In a 6-3 decision, justices found that the president enjoys constitutional protection from criminal prosecution related to all actions taken in an official capacity. Those would ostensibly include President Trump’s tweets in the days leading up to J6, which cast a pall over nation’s capital as a protestor was killed and several Capitol police officers died just days afterward. That immunity does not extend to unofficial acts, the court reasoned, leaving special counsel Jack Smith an opening to continue his two federal cases against Trump.

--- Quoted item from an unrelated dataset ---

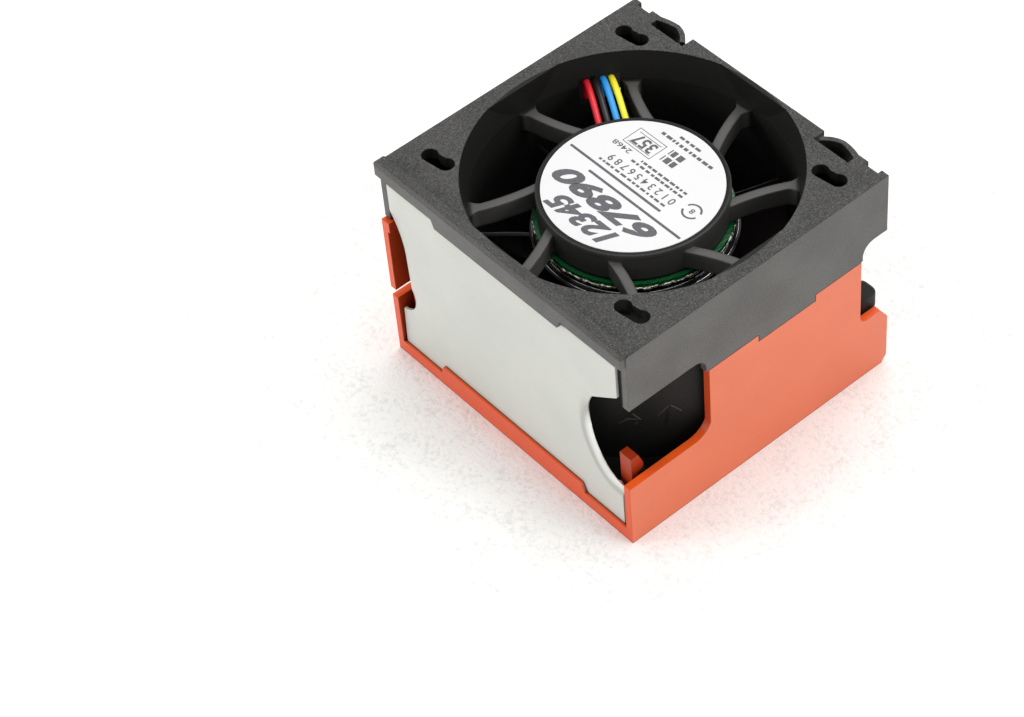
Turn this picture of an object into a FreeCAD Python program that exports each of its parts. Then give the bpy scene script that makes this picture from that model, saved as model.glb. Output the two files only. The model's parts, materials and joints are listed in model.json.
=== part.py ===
import FreeCAD
import Part
import Sketcher

import math
import os

# Hot-swap server fan module: a black fan housing with its motor, held in an orange carrier.
# Frame: millimetres, +Z up along the fan axis towards the exhaust, origin at the middle of the base.
# +X is the side with the stepped skirt, -Y the side with the grey cover plate, +Y the plug side.

doc = FreeCAD.newDocument("server_fan_module")
sheet = doc.addObject("Spreadsheet::Sheet", "sizes")

SIZES = [
    # casing
    ("case_half_width", 33.6, "fan axis to the outer face of either side wall"),
    ("case_front", 33.0, "fan axis to the front face of the rim"),
    ("case_rear", 32.0, "fan axis to the outer face of the rear wall"),
    ("housing_top", 49.4, "floor to the exhaust face"),
    ("side_wall", 1.6, "side walls and skirts"),
    ("part_gap", 0.15, "clearance between the two plastic mouldings"),
    # exhaust plate of the fan housing
    ("plate_thick", 2.4, "exhaust plate"),
    ("plate_front", 31.0, "fan axis to the back of the front rim"),
    ("plate_rear", 31.1, "fan axis to the rear edge between the hooks"),
    ("corner_rear", 30.2, "fan axis to the rear edge at the corners"),
    ("edge_step", 0.3, "exhaust plate inside the skirts' outer faces"),
    ("rim_rise", 1.6, "front rim above the exhaust face"),
    ("rim_drop", 2.4, "front rim below the exhaust face, at the ends"),
    ("rim_tab_drop", 4.5, "front rim below the exhaust face, in the middle"),
    ("rim_tab_half", 17.6, "half length of the rim's deeper middle"),
    ("rim_corner", 1.4, "rounding of the rim's ends"),
    # duct
    ("duct_bore", 60.2, "bore of the duct"),
    ("duct_mouth", 62.6, "flared exhaust mouth, cut flat at the four sides"),
    ("flare_depth", 6.0, "depth of the exhaust flare"),
    ("duct_wall", 2.9, "duct wall at the corners"),
    ("duct_flat_front", 30.9, "fan axis to the duct's flat at the front"),
    ("barrel_margin", 20.0, "what the barrel's rounding cut clears past the duct wall"),
    ("flange_thick", 2.6, "foot flange of the fan housing"),
    ("flange_half", 31.4, "half width of the foot flange"),
    ("mount_pitch", 50.0, "pitch of the fan's four corner holes"),
    ("mount_hole", 4.3, "corner hole"),
    # dog-bone slots
    ("slot_reach_x", 26.25, "fan axis to the middle of a slot, across"),
    ("slot_reach_y", 23.7, "fan axis to the middle of a slot, fore and aft"),
    ("slot_pitch", 4.0, "between the two lobes of a slot"),
    ("slot_lobe", 3.3, "lobe of a slot"),
    ("slot_step", 0.45, "how far the straight part of a slot stays inside its lobes at the rear"),
    ("slot_turn", 7.5, "turn of a slot about the fan axis direction, degrees"),
    # snap hooks
    ("hook_root", 26.2, "fan axis to the end of a hook slot"),
    ("hook_tip", 17.9, "fan axis to the free end of a hook"),
    ("hook_leaf", 0.9, "leaf of a hook"),
    ("hook_step", 2.4, "end of a hook slot to the step at the corner"),
    ("hook_clear", 0.5, "gap past the free end of a hook"),
    ("hook_curl", 1.7, "how far a hook's free end curls back"),
    ("hook_height", 4.3, "height of a hook's leaf"),
    ("rib_low", 38.0, "floor to the lower edge of the rib behind the hooks"),
    ("hook_slot_y", 28.3, "fan axis to the inner edge of a hook slot"),
    ("hook_bulge", 31.9, "fan axis to the crown of a hook"),
    # skirts
    ("skirt_front", 31.8, "fan axis to a skirt's front end"),
    ("skirt_rear", 31.2, "fan axis to a skirt's rear end"),
    ("skirt_end_drop", 13.8, "exhaust face to a skirt's lower edge at its ends"),
    ("skirt_drop", 17.6, "exhaust face to a skirt's lower edge above the side tab"),
    ("skirt_tongue_drop", 19.2, "exhaust face to the lower edge of a skirt's tongue"),
    ("tongue_front", 0.8, "front end of the tongue, ahead of the fan axis"),
    ("tongue_rear", 13.1, "rear end of the tongue"),
    ("tab_front", 12.9, "fan axis to the side tab's front edge"),
    ("tab_rear", 24.8, "fan axis to the side tab's rear edge"),
    ("opening_round", 2.8, "rounding of the side openings"),
    ("opening_side", 0.7, "side tab's front edge to the opening ahead of it"),
    # motor base and struts
    ("hub_radius", 17.8, "motor base"),
    ("hub_recess", 4.6, "exhaust face to the motor base"),
    ("hub_wall", 1.4, "wall of the motor base"),
    ("hub_depth", 6.4, "depth of the motor base"),
    ("hub_edge", 0.4, "bevel of the motor base's edge"),
    ("strut_drop", 6.3, "exhaust face to the top of the struts"),
    ("strut_height", 4.0, "height of a strut"),
    ("strut_width", 1.8, "width of a strut"),
    ("strut_flare", 2.4, "radius of a strut's flare at the duct wall"),
    ("strut_bend", 45.0, "radius of a strut's curve"),
    ("strut_sweep", 15.5, "turn of a strut between motor base and duct, degrees"),
    ("strut_lead", 31.0, "lean of a strut at the motor base, degrees"),
    ("strut_end_lead", 27.0, "lean of a strut before the duct, degrees"),
    ("label_radius", 16.85, "label disc"),
    ("label_thick", 0.15, "label disc"),
    ("wire_angle", 150.3, "direction of the wire channel, degrees"),
    ("wire_exit_half", 12.0, "half width of the wires' exit from the motor base, degrees"),
    ("wire_slot_half", 7.6, "half width of the wire channel at the duct, degrees"),
    # carrier
    ("base_thick", 5.0, "intake base of the carrier, which the fan housing stands on"),
    ("front_face", 32.7, "fan axis to the carrier's front face"),
    ("low_wall", 15.0, "height of the carrier's low walls"),
    ("lip_end", 2.9, "height of the front lip at its ends"),
    ("lip_middle", 5.1, "height of the front lip in its middle"),
    ("lip_half", 20.6, "half length of the lip's higher middle"),
    ("intake_mouth", 61.4, "intake opening of the carrier"),
    ("rear_wall", 0.7, "rear wall of the carrier"),
    ("corner_cut", 2.0, "bevel of the carrier's rear corners"),
    ("tab_foot_rise", 2.7, "rise of the curved foot of the side tab"),
    ("tab_foot_run", 4.2, "run of the curved foot of the side tab"),
    ("tab_rear_round", 2.0, "rounding at the rear foot of the side tab"),
    ("frame_edge", 1.3, "rear wall round the plug's window"),
    ("clip_height", 18.6, "floor to the top of a clip"),
    ("clip_thick", 1.5, "clip, in the direction that it bends"),
    ("clip_width", 3.0, "clip"),
    ("clip_barb", 1.3, "reach of a clip's barb"),
    ("clip_seat", 14.0, "floor to the lugs that the clips hold"),
    ("clip_reach", 29.4, "fan axis to the middle of a clip, across"),
    ("lug_face", 28.15, "fan axis to the outer face of a lug"),
    ("lug_thick", 1.6, "lug of the fan housing that a clip holds"),
    # release arm
    ("arm_low", 17.2, "floor to the release arm's lower edge"),
    ("arm_top", 35.3, "floor to the release arm's upper edge"),
    ("arm_front", 32.8, "fan axis to the release arm's free end"),
    ("arm_thick", 1.5, "release arm"),
    ("arm_gap", 0.3, "gap at the arm's root"),
    ("arm_clear", 0.5, "gap between the arm and the skirt above it"),
    ("grip_length", 3.4, "rolled grip at the arm's free end"),
    ("grip_height", 2.4, "height of the rolled grip"),
    ("grip_reach", 0.6, "how far the grip stands inwards from the arm"),
    # cover plate
    ("cover_face", 32.1, "fan axis to the cover plate's outer face"),
    ("cover_thick", 0.6, "cover plate sheet"),
    ("cover_half", 31.6, "half width of the cover plate"),
    ("cover_low", 2.3, "floor to the cover plate's lower edge"),
    ("cover_top", 45.4, "floor to the cover plate's upper edge"),
    ("cover_tongue", 16.6, "half width of the step under the rim's deeper middle"),
    ("notch_low", 14.6, "floor to the lower end of the finger notch"),
    ("notch_sill", 17.0, "floor to the notch's sill"),
    ("notch_lip", 2.6, "plate's side to the end of the notch's sill"),
    ("notch_depth", 8.3, "plate's side to the notch's deepest point"),
    ("notch_deepest", 28.2, "floor to the notch's deepest point"),
    ("notch_bend", 7.4, "plate's side to the start of the notch's slanting edge"),
    ("notch_bend_level", 32.2, "floor to the start of the notch's slanting edge"),
    ("notch_high", 37.2, "floor to the upper end of the finger notch"),
    ("thumb_low", 12.5, "floor to the lower end of the thumb cut-out"),
    ("thumb_depth", 3.8, "plate's other side to the thumb cut-out's deepest point"),
    ("thumb_foot", 20.1, "floor to the thumb cut-out's lower corner"),
    ("thumb_head", 28.2, "floor to the thumb cut-out's upper corner"),
    ("thumb_high", 38.4, "floor to the upper end of the thumb cut-out"),
    # motor
    ("sleeve_bore", 8.02, "bearing sleeve, bore"),
    ("sleeve_outer", 9.4, "bearing sleeve, outside"),
    ("boss_outer", 12.0, "motor base's boss round the sleeve"),
    ("bearing_od", 8.0, "ball bearing, outside"),
    ("bearing_bore", 3.0, "ball bearing, bore"),
    ("bearing_width", 4.0, "ball bearing"),
    ("ring_wall", 0.6, "wall of a bearing ring"),
    ("shield_thick", 0.2, "shield of a bearing"),
    ("shield_gap", 0.1, "gap between a shield and the inner ring"),
    ("clip_ring", 0.4, "thickness of the shaft clip"),
    ("spring_height", 0.9, "height of the preload spring washer"),
    ("spring_sheet", 0.25, "sheet of the preload spring washer"),
    ("spring_rim", 2.9, "rim of the preload spring washer"),
    ("shaft_size", 3.0, "shaft"),
    ("shaft_clear", 0.02, "radial clearance of the shaft in the inner rings"),
    ("upper_bearing", 37.2, "floor to the upper bearing"),
    ("lower_bearing", 16.4, "floor to the lower bearing"),
    ("core_low", 20.0, "floor to the stator core"),
    ("core_high", 31.0, "floor to the top of the stator core"),
    ("core_radius", 14.6, "stator core"),
    ("core_poles", 6.0, "poles of the stator core"),
    ("core_ring", 2.0, "hoop of the core, which carries the poles"),
    ("pole_stem", 2.2, "stem of a pole"),
    ("pole_tip", 1.2, "tip of a pole, measured along its stem"),
    ("coil_swell", 1.7, "winding above and below the core"),
    ("board_radius", 18.6, "circuit board"),
    ("board_thick", 1.1, "circuit board"),
    ("yoke_radius", 18.3, "steel rotor cup, outside"),
    ("yoke_wall", 1.0, "steel rotor cup"),
    ("yoke_low", 11.2, "floor to the closed end of the rotor cup"),
    ("yoke_high", 35.5, "floor to the open end of the rotor cup"),
    ("magnet_thick", 1.9, "magnet ring"),
    ("magnet_low", 17.5, "floor to the magnet ring"),
    ("magnet_high", 33.5, "floor to the top of the magnet ring"),
    ("rotor_radius", 19.4, "impeller hub, outside"),
    ("rotor_bevel", 1.2, "bevel of the impeller hub's nose"),
    ("rotor_low", 9.0, "floor to the impeller hub's nose"),
    ("rotor_high", 35.0, "floor to the top of the impeller hub"),
    ("tip_gap", 0.55, "gap between blade tip and duct"),
    ("blades", 7.0, "blades"),
    ("blade_low", 10.2, "floor to a blade's intake edge"),
    ("blade_high", 33.5, "floor to a blade's exhaust edge"),
    ("blade_thick", 1.1, "blade at its root"),
    # wires and plug
    ("wire_size", 1.25, "wire over its insulation"),
    ("wire_groove", 0.9, "duct wall left behind the wires' drop"),
    ("wire_start", 12.0, "fan axis to the wires' joints on the board"),
    ("wire_level", 42.6, "floor to the wires inside the motor base"),
    ("wire_crest", 44.5, "floor to the wires where they cross the duct"),
    ("plug_front", 27.6, "fan axis to the plug's inner face"),
    ("plug_rear", 33.0, "fan axis to the plug's outer face"),
    ("plug_low", 19.0, "floor to the plug"),
    ("plug_high", 27.4, "floor to the top of the plug"),
    ("plug_inner_x", 21.0, "fan axis to the plug's side near the middle"),
    ("plug_outer_x", 31.0, "fan axis to the plug's side near the corner"),
    ("plug_wall", 1.0, "wall of the plug round its pins"),
    ("pin_size", 0.64, "side of a plug pin"),
    ("pin_pitch", 2.0, "pitch of the plug pins"),
]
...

“The President enjoys no immunity for his unofficial acts, and not everything the President does is official. The President is not above the law. But Congress may not criminalize the President’s conduct in carrying out the responsibilities of the Executive Branch under the Constitution. And the system of separated powers designed by the Framers has always demanded an energetic, independent Executive. The President therefore may not be prosecuted for exercising his core constitutional powers, and he is entitled, at a minimum, to a presumptive immunity from prosecution for all his official acts. That immunity applies equally to all occupants of the Oval Office, regardless of politics, policy, or party,” the majority wrote according to the Post Millennial.

“The judgement of the Court of Appeals for the DC Circuit is vacated, and the case is remanded for further proceedings consistent with this opinion,” the six-member majority added.

In April the court heard arguments from Trump’s attorneys stating that his actions involving classified documents and J6, both central to his two federal cases, were protected under presidential immunity. Smith, the Biden Justice Department prosecutor, countered that Trump was acting as a private citizen when he allegedly took classified documents from the White House for his own personal possession and when he encouraged supporters to storm the Capitol in an attempt to prevent Congress from certifying the results of the 2020 election.

Justice Sonia Sotomayor, joined by Justices Elena Kagan and Ketanji Brown Jackson, wrote in a dissent that the court’s majority ruling “makes a mockery of the principle, foundational to our Constitution and system of Government, that no man is above the law.”